Inhomogeneous similarity solutions of the Boltzmann equation with confining external forces

The Nikolskii transform makes it possible to construct inhomogeneous solutions of the Boltzmann equation from homogeneous ones. These solutions correspond to a gas in expansion, but if we introduce external forces, they can relax toward absolute Maxwellians. This property holds independently of the assumed intermolecular inverse power force. Consequently, for Maxwell molecules and from energy-dependent homogeneous distributions, we construct effectively a class of inhomogeneous similarity distributions with Maxwellian equilibrium relaxation. We review and investigate again the homogeneous distributions which can be written in closed form, for instance, we show that an elliptic exact solution proposed some years ago violates positivity. For Maxwell interaction with singular cross sections, we numerically construct inhomogeneous distributions having Maxwellian equilibrium states and study the Tjon overshoot effect.

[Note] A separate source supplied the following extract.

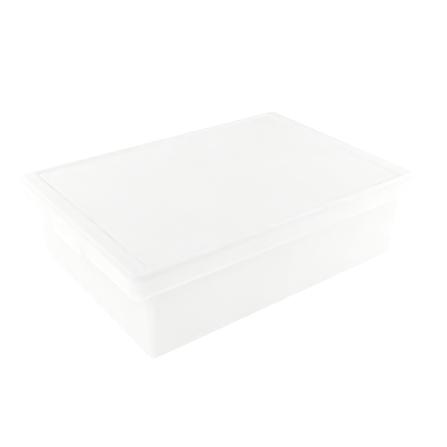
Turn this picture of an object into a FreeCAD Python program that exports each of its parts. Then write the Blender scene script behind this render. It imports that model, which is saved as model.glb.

We show that both the sign and the time decrease of the external force as well as the microscopic model of the cross section contribute to the asymptotic behavior of the distribution. These inhomogeneous similarity solutions include a class of distributions that asymptotically oscillate between different Maxwellians. Two classes of external forces are considered: linear spatial-dependent forces or linear velocity-dependent forces plus source term.